Return all of the data exactly as given.

"""

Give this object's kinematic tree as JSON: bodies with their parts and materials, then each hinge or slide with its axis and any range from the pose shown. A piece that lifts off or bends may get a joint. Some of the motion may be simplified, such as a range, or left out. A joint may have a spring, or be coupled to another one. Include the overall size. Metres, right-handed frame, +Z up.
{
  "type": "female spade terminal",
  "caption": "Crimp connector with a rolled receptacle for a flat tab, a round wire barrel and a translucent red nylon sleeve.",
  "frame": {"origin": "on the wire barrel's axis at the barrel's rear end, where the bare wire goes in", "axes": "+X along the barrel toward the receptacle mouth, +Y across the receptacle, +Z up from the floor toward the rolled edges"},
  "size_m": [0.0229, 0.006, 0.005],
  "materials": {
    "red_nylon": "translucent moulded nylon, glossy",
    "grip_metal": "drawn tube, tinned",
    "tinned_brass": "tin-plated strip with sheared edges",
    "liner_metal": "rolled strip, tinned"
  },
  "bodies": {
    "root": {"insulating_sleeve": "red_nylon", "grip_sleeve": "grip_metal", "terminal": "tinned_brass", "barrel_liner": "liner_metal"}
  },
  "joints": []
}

"""

Reply to the task →
Give this object's kinematic tree as JSON: bodies with their parts and materials, then each hinge or slide with its axis and any range from the pose shown. A piece that lifts off or bends may get a joint. Some of the motion may be simplified, such as a range, or left out. A joint may have a spring, or be coupled to another one. Include the overall size. Metres, right-handed frame, +Z up.
{
  "type": "female spade terminal",
  "caption": "Crimp connector with a rolled receptacle for a flat tab, a round wire barrel and a translucent red nylon sleeve.",
  "frame": {"origin": "on the wire barrel's axis at the barrel's rear end, where the bare wire goes in", "axes": "+X along the barrel toward the receptacle mouth, +Y across the receptacle, +Z up from the floor toward the rolled edges"},
  "size_m": [0.0229, 0.006, 0.005],
  "materials": {
    "red_nylon": "translucent moulded nylon, glossy",
    "grip_metal": "drawn tube, tinned",
    "tinned_brass": "tin-plated strip with sheared edges",
    "liner_metal": "rolled strip, tinned"
  },
  "bodies": {
    "root": {"insulating_sleeve": "red_nylon", "grip_sleeve": "grip_metal", "terminal": "tinned_brass", "barrel_liner": "liner_metal"}
  },
  "joints": []
}